Microstructure and tensile properties of in situ synthesized (TiBw + TiCp)/Ti6242 composites

Abstract

In the present work, (TiBw+ TiCp)/Ti6242 composites were fabricated via common casting and hot-forging technology utilizing the SHS reaction between titanium and B4C. The XRD technique was used to identify the phases of composites. The microstructures were characterized by means of OM and TEM. Results from DSC and analysis of phase diagram determine solidification paths of in situsynthesized Ti6242 composites as following stages: β-Ti primary phase, monovariant binary eutectic β-Ti + TiB, invariant ternary eutectic β-Ti + TiB + TiC and phase transformation from β-Ti to α-Ti. In situsynthesized reinforcements are distributed uniformly in titanium matrix alloy. Reinforcement TiB grows in whisker shape whereas TiC grows in globular or near-globular shape. TiB whiskers were made to align the hot-forging direction after hot-forging. The interfaces between reinforcements and Ti matrix alloy are very clean. There is no any interfacial reaction.
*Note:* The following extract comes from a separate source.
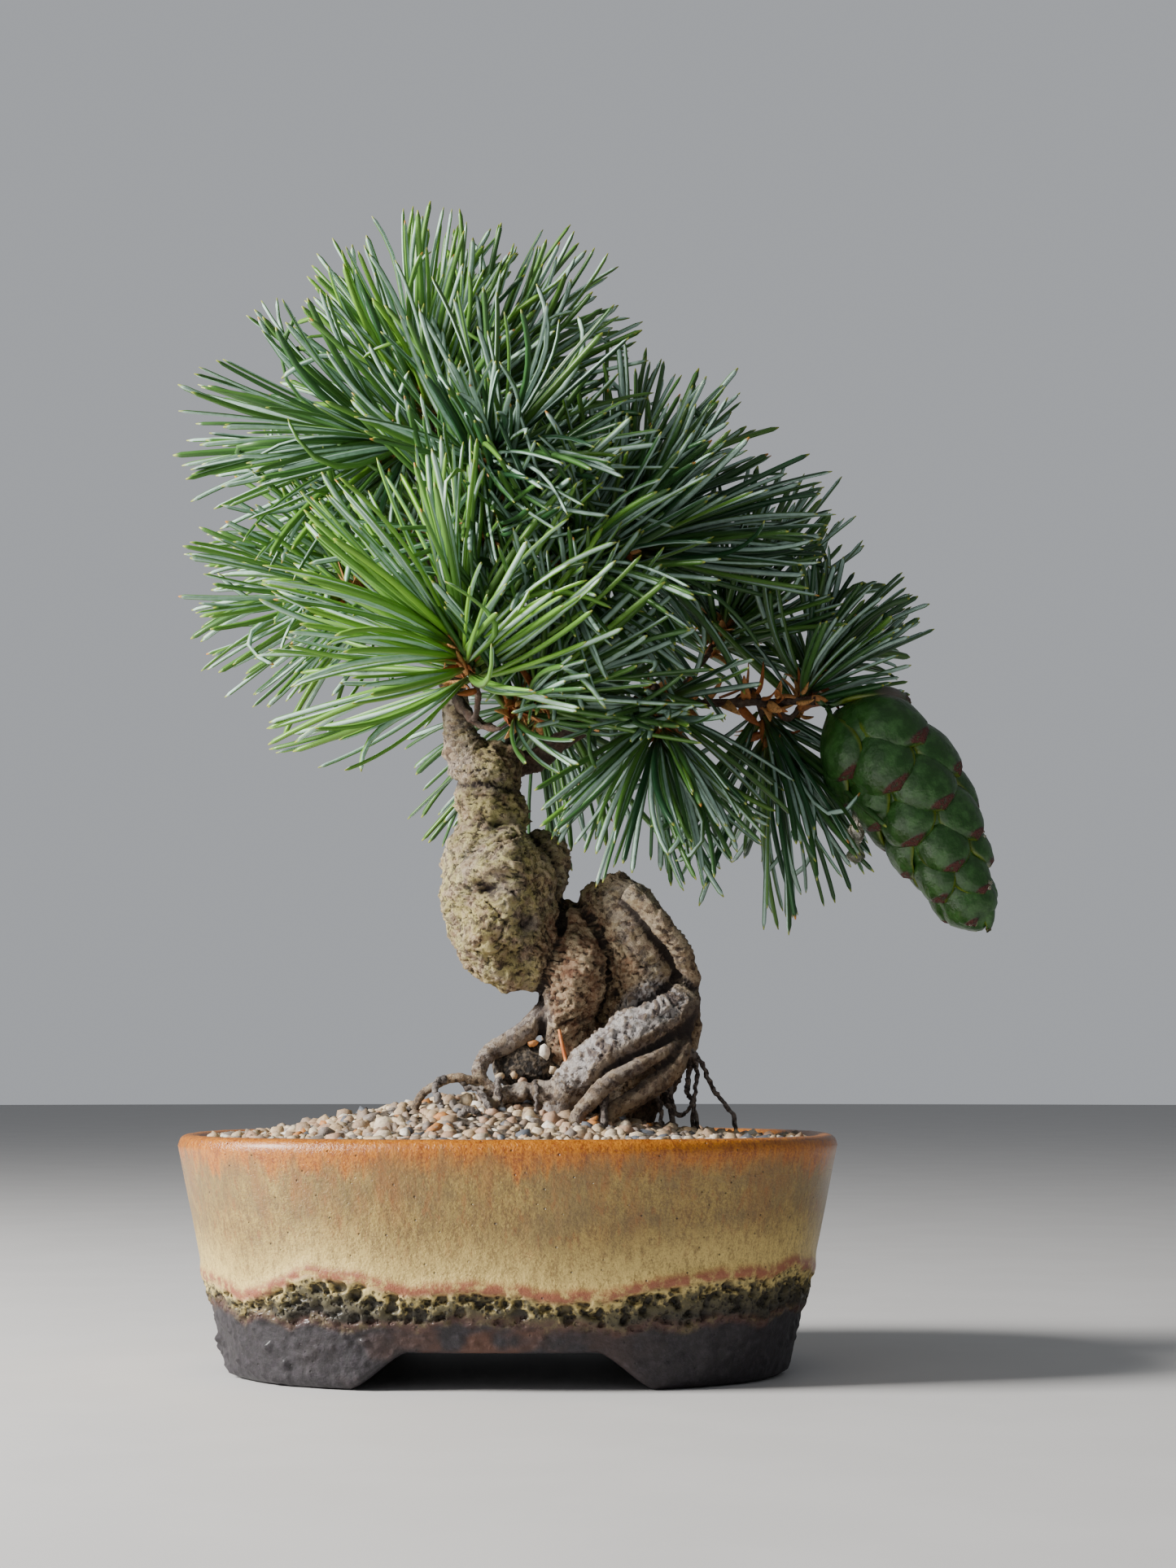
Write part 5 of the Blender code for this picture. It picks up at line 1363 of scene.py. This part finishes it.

Moreover, the mechanical properties improved with the addition of TiB whiskers and TiC particles although some reduction in ductility was observed. Fractographic analysis indicated that the composites failed in tension due to reinforcements cracking. The improvements in the composite properties were rationalized using simple micromechanics principles. The strengthening mechanisms are attributed to the following factors: undertaking load of TiB whiskers and TiC particles, high-density dislocations and refinement of titanium matrix alloy's grain size.